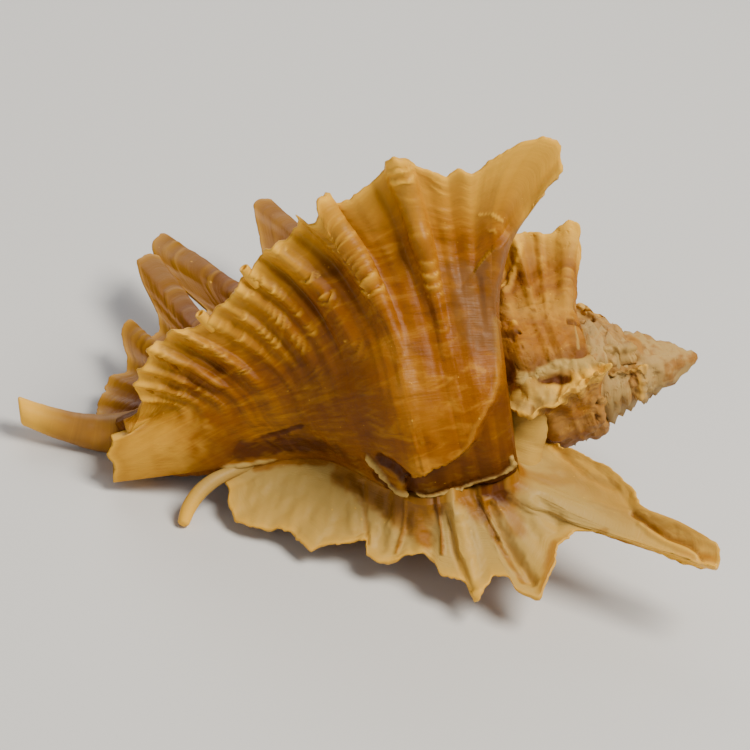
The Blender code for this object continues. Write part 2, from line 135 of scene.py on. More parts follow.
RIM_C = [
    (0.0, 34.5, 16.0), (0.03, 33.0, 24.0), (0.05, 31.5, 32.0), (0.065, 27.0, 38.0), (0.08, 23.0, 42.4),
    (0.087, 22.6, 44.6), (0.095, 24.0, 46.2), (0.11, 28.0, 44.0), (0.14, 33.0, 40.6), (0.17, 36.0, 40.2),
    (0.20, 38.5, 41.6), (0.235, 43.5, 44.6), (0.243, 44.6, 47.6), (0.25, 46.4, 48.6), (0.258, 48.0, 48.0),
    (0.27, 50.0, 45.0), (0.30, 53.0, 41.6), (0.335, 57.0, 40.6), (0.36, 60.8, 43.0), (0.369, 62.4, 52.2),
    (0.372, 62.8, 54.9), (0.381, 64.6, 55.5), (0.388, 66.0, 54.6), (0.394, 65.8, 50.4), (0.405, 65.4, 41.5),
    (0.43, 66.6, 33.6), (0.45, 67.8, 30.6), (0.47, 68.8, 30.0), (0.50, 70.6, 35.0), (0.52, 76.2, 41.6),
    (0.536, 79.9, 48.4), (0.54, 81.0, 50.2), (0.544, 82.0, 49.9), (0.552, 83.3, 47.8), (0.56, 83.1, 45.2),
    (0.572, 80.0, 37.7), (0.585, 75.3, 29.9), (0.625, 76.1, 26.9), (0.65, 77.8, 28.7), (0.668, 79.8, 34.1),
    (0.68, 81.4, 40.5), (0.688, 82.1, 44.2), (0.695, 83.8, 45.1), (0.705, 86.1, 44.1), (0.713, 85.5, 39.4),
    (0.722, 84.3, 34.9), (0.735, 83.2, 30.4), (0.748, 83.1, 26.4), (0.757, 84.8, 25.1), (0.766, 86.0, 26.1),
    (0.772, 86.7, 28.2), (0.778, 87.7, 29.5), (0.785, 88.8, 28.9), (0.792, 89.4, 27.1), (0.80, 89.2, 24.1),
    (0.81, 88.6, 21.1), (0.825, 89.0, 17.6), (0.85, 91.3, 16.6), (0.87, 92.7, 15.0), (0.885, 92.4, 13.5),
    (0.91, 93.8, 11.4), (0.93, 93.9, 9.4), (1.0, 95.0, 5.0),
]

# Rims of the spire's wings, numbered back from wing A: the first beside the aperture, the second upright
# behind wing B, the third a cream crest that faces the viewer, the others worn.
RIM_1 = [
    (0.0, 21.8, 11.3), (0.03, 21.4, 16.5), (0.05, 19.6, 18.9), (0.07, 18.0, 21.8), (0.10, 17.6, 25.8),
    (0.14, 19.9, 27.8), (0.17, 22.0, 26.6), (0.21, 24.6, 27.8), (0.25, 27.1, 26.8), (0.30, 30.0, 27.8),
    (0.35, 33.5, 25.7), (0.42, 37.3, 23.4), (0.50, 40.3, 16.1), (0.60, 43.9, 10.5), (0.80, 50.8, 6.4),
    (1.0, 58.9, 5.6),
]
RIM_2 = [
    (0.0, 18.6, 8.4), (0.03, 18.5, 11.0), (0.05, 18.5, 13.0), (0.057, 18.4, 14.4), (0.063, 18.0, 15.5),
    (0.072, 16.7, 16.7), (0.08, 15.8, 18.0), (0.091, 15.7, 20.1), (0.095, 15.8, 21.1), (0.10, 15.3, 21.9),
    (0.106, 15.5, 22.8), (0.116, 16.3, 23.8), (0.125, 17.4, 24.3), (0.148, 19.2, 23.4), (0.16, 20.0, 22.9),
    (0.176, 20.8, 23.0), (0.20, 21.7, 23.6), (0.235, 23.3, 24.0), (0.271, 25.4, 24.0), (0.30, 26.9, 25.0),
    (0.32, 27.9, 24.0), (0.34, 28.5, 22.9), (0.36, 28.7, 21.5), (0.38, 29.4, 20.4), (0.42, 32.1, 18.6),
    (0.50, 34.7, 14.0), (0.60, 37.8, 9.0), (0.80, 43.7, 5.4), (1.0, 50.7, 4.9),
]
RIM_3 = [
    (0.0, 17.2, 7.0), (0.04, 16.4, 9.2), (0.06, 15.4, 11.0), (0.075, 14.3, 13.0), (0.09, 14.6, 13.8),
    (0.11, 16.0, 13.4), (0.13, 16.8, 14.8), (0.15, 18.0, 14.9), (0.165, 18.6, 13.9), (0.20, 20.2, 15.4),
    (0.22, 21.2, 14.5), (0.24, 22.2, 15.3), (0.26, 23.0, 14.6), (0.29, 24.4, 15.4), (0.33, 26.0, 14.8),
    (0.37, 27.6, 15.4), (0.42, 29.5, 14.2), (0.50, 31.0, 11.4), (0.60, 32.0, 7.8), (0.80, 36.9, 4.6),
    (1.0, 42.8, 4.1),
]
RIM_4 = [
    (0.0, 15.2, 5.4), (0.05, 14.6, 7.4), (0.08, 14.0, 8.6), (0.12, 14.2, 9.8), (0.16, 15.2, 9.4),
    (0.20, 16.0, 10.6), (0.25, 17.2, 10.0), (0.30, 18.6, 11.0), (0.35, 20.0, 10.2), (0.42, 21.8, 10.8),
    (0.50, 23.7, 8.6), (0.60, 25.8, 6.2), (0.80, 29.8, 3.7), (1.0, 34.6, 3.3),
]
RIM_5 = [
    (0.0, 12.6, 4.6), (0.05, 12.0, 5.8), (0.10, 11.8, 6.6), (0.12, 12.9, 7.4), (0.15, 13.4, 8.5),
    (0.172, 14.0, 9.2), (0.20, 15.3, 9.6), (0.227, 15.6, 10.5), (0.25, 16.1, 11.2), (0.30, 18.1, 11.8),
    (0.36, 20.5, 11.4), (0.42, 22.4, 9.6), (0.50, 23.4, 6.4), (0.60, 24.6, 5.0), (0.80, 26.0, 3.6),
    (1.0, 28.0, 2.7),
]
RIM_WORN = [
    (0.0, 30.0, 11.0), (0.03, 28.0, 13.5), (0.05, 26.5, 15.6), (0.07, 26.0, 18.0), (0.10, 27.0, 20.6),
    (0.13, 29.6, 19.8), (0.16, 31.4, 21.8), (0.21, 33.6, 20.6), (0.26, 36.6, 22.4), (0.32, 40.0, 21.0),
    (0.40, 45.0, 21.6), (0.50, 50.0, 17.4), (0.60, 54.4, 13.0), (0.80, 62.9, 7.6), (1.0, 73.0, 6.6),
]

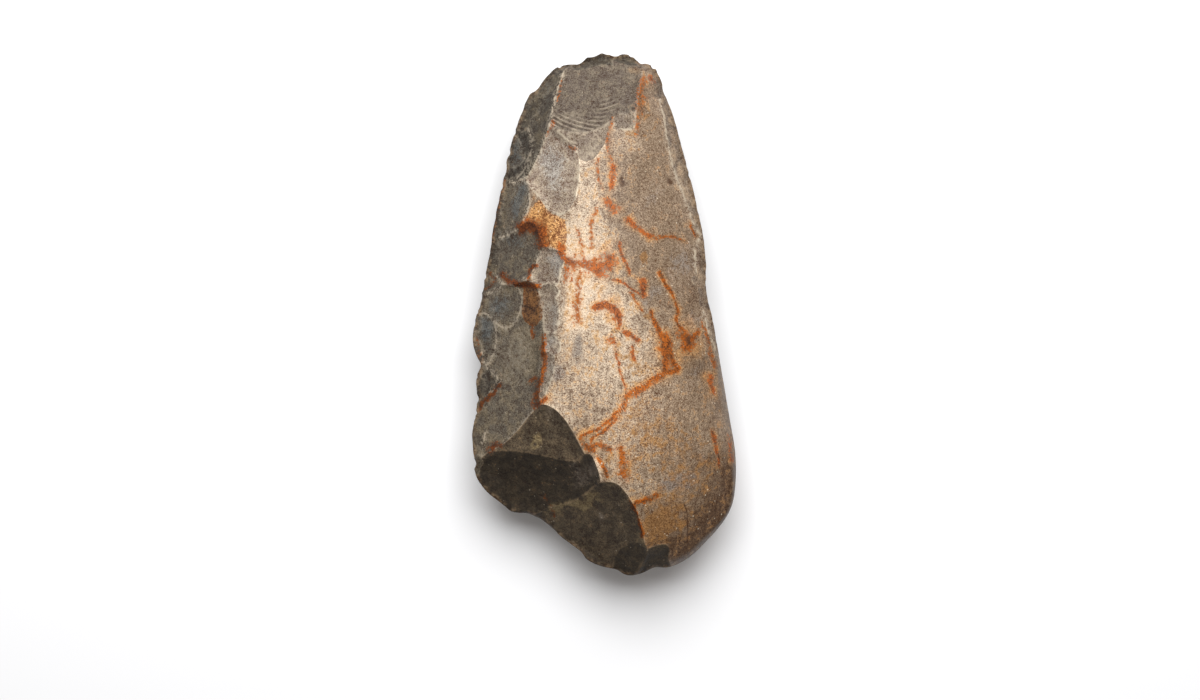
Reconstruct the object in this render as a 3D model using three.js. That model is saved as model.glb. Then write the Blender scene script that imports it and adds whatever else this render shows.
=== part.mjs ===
==========
■ **Exercise details**: Everything from the line containing "Reconstruct the object" to the end of the data above should be quoted exactly, please, both ends included, and nothing outside that span.

■ **Solution to the exercise**:
Reconstruct the object in this render as a 3D model using three.js. That model is saved as model.glb. Then write the Blender scene script that imports it and adds whatever else this render shows.
=== part.mjs ===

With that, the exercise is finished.